START DATA SHOWN

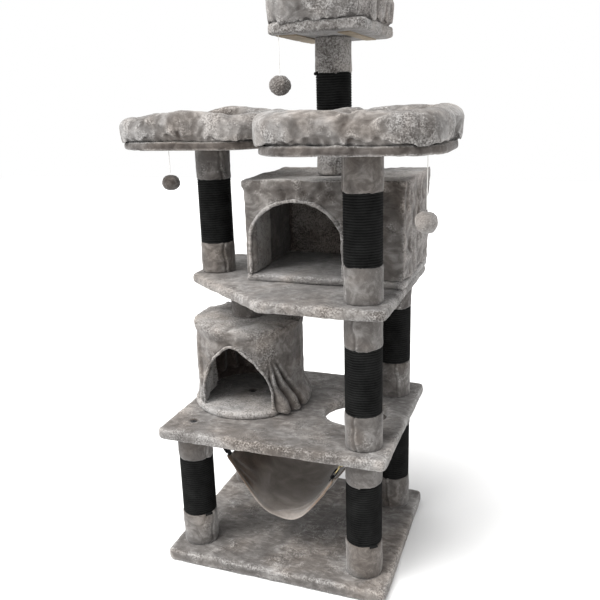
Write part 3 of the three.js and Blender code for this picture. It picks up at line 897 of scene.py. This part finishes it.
def box_den_shape(points, normals, moved):
    """One slack cloth over roof and walls, creased at the right. Painted light on the lining, the far wall
    inside and the roof; painted highlights on crumples and puckers; painted shade inside, on the front and on
    the right side.
    """
    low, high = box("box_den_left_wall"), box("box_den_right_wall")
    roof_low, roof_high = box("box_den_roof")
    front_low, front_high = box("box_den_front_wall")
    inside = (points[:, 0] > low[1][0] - 0.004) & (points[:, 0] < high[0][0] + 0.004)
    inside &= (points[:, 1] > front_high[1] + 0.002) & (points[:, 1] < box("box_den_back_wall")[0][1] + 0.003)
    inside &= points[:, 2] < roof_low[2] + 0.003
    right = normals[:, 0] * (points[:, 0] > high[0][0] + 0.008) > 0.4
    front = (normals[:, 1] < -0.4) & (points[:, 1] < front_low[1] + 0.006)
    crumple = 1 - 2.4 * np.abs(noise(points * (1, 1, 0.6), 0.034, 121)) + 0.5 * noise(points, 0.014, 122)
    rays = np.arctan2(points[:, 2] - 0.86, points[:, 0] - BOX_DOOR_X)
    pull = np.sin(26 * rays + 2 * noise(points, 0.08, 123)) * step(points[:, 2], 0.9, 0.97)
    slack = 0.0038 * noise(points, 0.13, 124) * (right | front | (normals[:, 0] < -0.4))
    eaves = dip(points[:, 2] - roof_low[2] + 0.003, 0.008) * (right | front)
    change = 0.0055 * right * crumple + 0.0014 * front * pull + slack - 0.0012 * eaves
    moved = moved + normals * change[:, None]
    x = (points[:, 0] - roof_low[0]) / (roof_high[0] - roof_low[0])
    y = (points[:, 1] - roof_low[1]) / (roof_high[1] - roof_low[1])
    middle = 16 * np.clip(x * (1 - x), 0, 1) * np.clip(y * (1 - y), 0, 1)
    top = (normals[:, 2] > 0.3) & (points[:, 2] > roof_low[2])
    moved[:, 2] += top * (0.003 * noise(points, 0.09, 131) - 0.004 * middle + 0.003 * step(y, 0.8, 1.0))
    brow = (points[:, 2] > roof_low[2] - 0.006) & (normals[:, 1] < -0.2)
    gathers = 3 * noise(points, 0.05, 132)
    puckers = np.sin(points[:, 0] / 0.0095 + gathers) * step(noise(points, 0.07, 133), -0.3, 0.5)
    moved[:, 1] -= 0.0022 * brow * puckers
    lined = inside & (points[:, 0] < low[1][0] + 0.012) & (points[:, 1] < LINING_END + 0.004)
    far_wall = inside * (normals[:, 1] < -0.4)
    # painted light on the lining, on the right side and its crumples, on the puckers and on the far wall
    # inside
    extra = 1.0 * lined + 0.2 * right + 0.38 * right * crumple + 0.3 * brow * puckers + 1.0 * far_wall
    # painted light on the roof top and painted shade on the front
    extra += 0.6 * top - 0.32 * front
    # painted brown shade inside past the lining and on the right side
    brown_and_shade = inside * (1 - lined) * np.where(normals[:, 0] > 0.4, 0.9, 0.45) + 0.36 * right
    return moved, extra, brown_and_shade


wall = {side: box(f"box_den_{side}_wall") for side in ("left", "right", "back", "front")}
front_outer, front_inner = wall["front"][0][1], wall["front"][1][1]
sides = []
for side in ("left", "right"):
    low, high = wall[side][0].copy(), wall[side][1].copy()
    low[1], high[1] = front_outer + 0.002, wall["back"][1][1] - 0.002
    sides.append((low, high))
inner_face = wall["left"][1][0]
lining = (
    (inner_face - 0.006, front_inner - 0.006, wall["left"][0][2]),
    (inner_face + 0.006, LINING_END, wall["left"][1][2]),
)
roof = box("box_den_roof")
roof[0][2] -= 0.004
roof[0][0] += 0.004
nodes = [f"box_den_{side}_wall" for side in wall] + ["box_den_roof"]
sources = ["box_den_front_wall", wall["back"], *sides, lining, roof]
cover("box_den_cover", sources, PLUSH, 120, 0.005, 7, 0.0013, box_den_shape, nodes)
cover("box_den_floor_cover", ["box_den_floor"], PLUSH_LIGHT, 140)

half, spring, crown = BOX_DOOR
across, up = arch_path(half - 0.001, wall["front"][0][2] + 0.002, spring, crown)
path = np.stack([BOX_DOOR_X + across, 0 * up + front_outer, up], axis=1)
door_edging("box_den_door_edging", path, (0, -1, 0), 0.0046, 150)

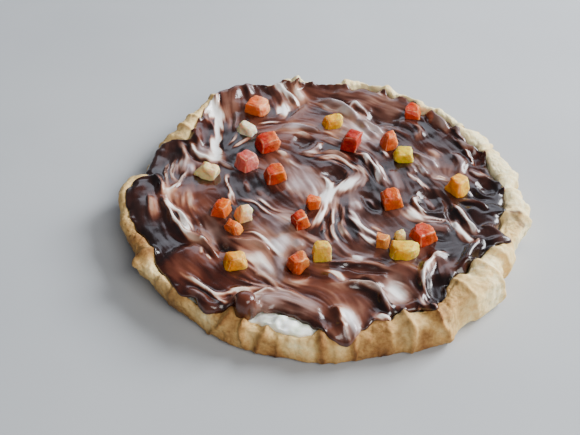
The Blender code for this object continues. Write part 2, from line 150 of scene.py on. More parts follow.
# Creases where the rim was pinched: angle at the rim, slant down the wall, depth, half width.
CREASES = [
    (2.5, 2, 1.6, 3), (22.5, -3, 1.6, 3), (35, 2, 1.6, 3), (52.5, 0, 1.2, 3.5),
    (142.5, -4, 1.6, 3.5), (207.5, 5, 1.6, 3), (240, -3, 2.6, 3), (245, 2, 2.2, 2.8),
    (252.5, -2, 2.6, 3), (267.5, -1, 2.4, 2.8), (277.5, 0, 1.6, 3), (290, 1, 2, 3),
    (307.5, 2, 2.8, 3), (330, 4, 2.6, 3), (337.5, 3, 2.4, 3), (350, -2, 2, 2.8),
]
# Folded tongues and rolls that swell out between creases: angle, half width and swell.
ROLLS = [
    (249, 3.5, 2), (260, 6.5, 1.4), (272.5, 4.5, 1.2), (283, 5, 1.2), (299, 7, 2.2), (319, 9, 2.2),
    (334, 3.5, 1.4), (343, 5.5, 1.4), (356, 5.5, 1.2), (11, 6.5, 1.2), (28, 5, 1.4), (42, 6, 1),
    (77, 5, 1), (213, 6, 1), (226, 9, 0.8),
]

# ---- looks of the crust ----
# Shares by which the folds spread to their neighbours, some steps away, which rounds their edges.
ROUNDING = ((-6, 0.08), (-4, 0.14), (-2, 0.18), (0, 0.20), (2, 0.18), (4, 0.14), (6, 0.08))
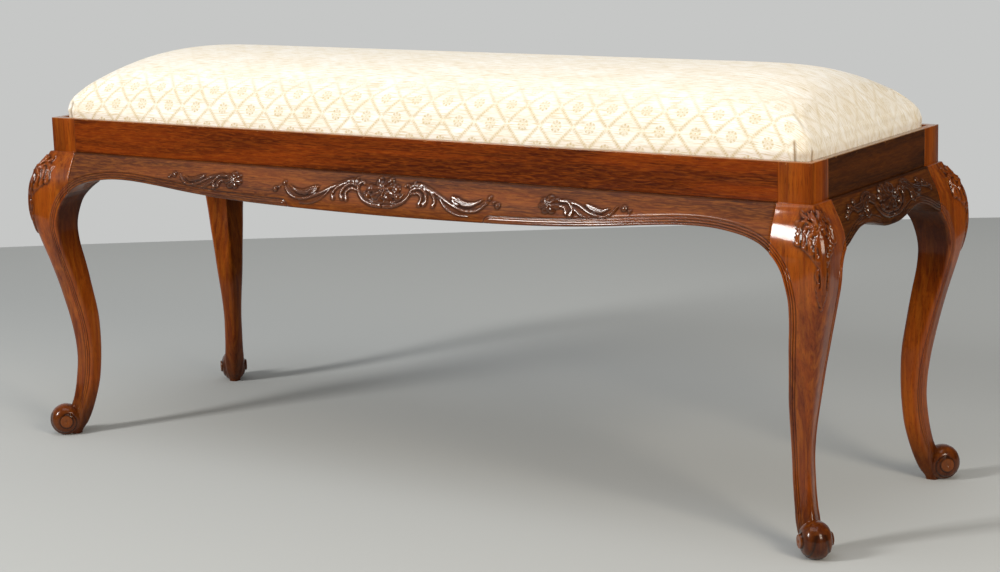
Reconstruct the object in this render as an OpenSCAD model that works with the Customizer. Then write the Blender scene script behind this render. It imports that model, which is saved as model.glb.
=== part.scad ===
// Duet stool: four cabriole legs, top rails over shaped aprons, and a drop-in seat.
// Millimetres, +Z up. The origin is on the floor under the middle of the stool, +X runs along
// its length, and the front faces -Y.

/* [Frame] */
// Length of the frame over the outer faces of the stiles
frame_w = 1155; // [960:5:1300]
// Depth of the frame over the outer faces of the stiles
frame_d = 352; // [320:2:440]
// Height from the floor to the top of the rails
frame_h = 450; // [410:5:500]
// Height of the plain top rails
band_h = 46; // [38:1:54]
// Side of the square stile that heads each leg
stile = 42; // [36:1:50]
// Thickness of the top rails
rail_t = 25; // [22:1:30]
// Thickness of the apron boards behind their carved faces
apron_t = 22; // [18:1:26]

/* [Legs] */
// How far the knee swells past the outer face of the stile
knee_out = 31; // [24:1:36]
// How far the moulded ledge stands out under the top rails
ledge = 4; // [2:0.5:6]
// Setback of the rounding on the outer corner of the leg
leg_round = 16; // [8:1:20]
// Radius of the scroll that the foot ends in
scroll_r = 22.5; // [18:0.5:25]
// Width of the scroll between its cheeks
scroll_w = 34; // [28:1:40]
// Radius of the button in the middle of each cheek
eye_r = 6.5; // [4:0.5:9]
// How far the button stands out of the cheek
eye_proud = 2.5; // [1:0.5:4]
// Depth of the flat that the scroll is cut to underneath
foot_flat = 1.5; // [0.5:0.5:3]

/* [Aprons] */
// Depth of an apron at the leg, where it is deepest
apron_drop = 57; // [50:1:64]
// How far the apron face swells at the middle of the board
apron_swell = 16; // [8:1:18]
// Length over which an apron face flares out to meet the knee
flare_l = 120; // [70:5:120]
// Width of the bead along the lower edge
bead_w = 5; // [3:0.5:7]
// Depth of the groove behind the bead
bead_deep = 1; // [0.5:0.25:1.5]

/* [Joinery] */
// Length of the tenons on the rails and aprons
tenon_l = 18; // [12:1:20]
// Thickness of the tenons
tenon_t = 8; // [6:1:9]
// Shoulder between the face of a rail and its tenon
tenon_face = 6; // [5:1:7]
// Room left for glue around each tenon
glue_gap = 0.15; // [0.1:0.05:0.3]
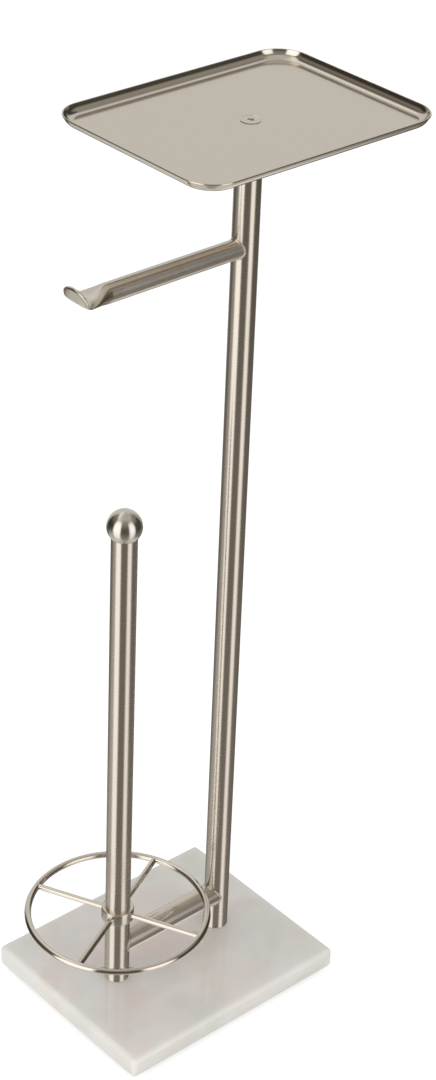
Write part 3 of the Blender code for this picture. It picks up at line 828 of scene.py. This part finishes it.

END DATA SHOWN

## WORK INSTRUCTIONS:
Return exactly, and only, the lines from the one containing "Reconstruct the object" down to the one containing "apron_t = 22; // [18:1:26]", with both of those lines included.

## THE ANSWER:
Reconstruct the object in this render as an OpenSCAD model that works with the Customizer. Then write the Blender scene script behind this render. It imports that model, which is saved as model.glb.
=== part.scad ===
// Duet stool: four cabriole legs, top rails over shaped aprons, and a drop-in seat.
// Millimetres, +Z up. The origin is on the floor under the middle of the stool, +X runs along
// its length, and the front faces -Y.

/* [Frame] */
// Length of the frame over the outer faces of the stiles
frame_w = 1155; // [960:5:1300]
// Depth of the frame over the outer faces of the stiles
frame_d = 352; // [320:2:440]
// Height from the floor to the top of the rails
frame_h = 450; // [410:5:500]
// Height of the plain top rails
band_h = 46; // [38:1:54]
// Side of the square stile that heads each leg
stile = 42; // [36:1:50]
// Thickness of the top rails
rail_t = 25; // [22:1:30]
// Thickness of the apron boards behind their carved faces
apron_t = 22; // [18:1:26]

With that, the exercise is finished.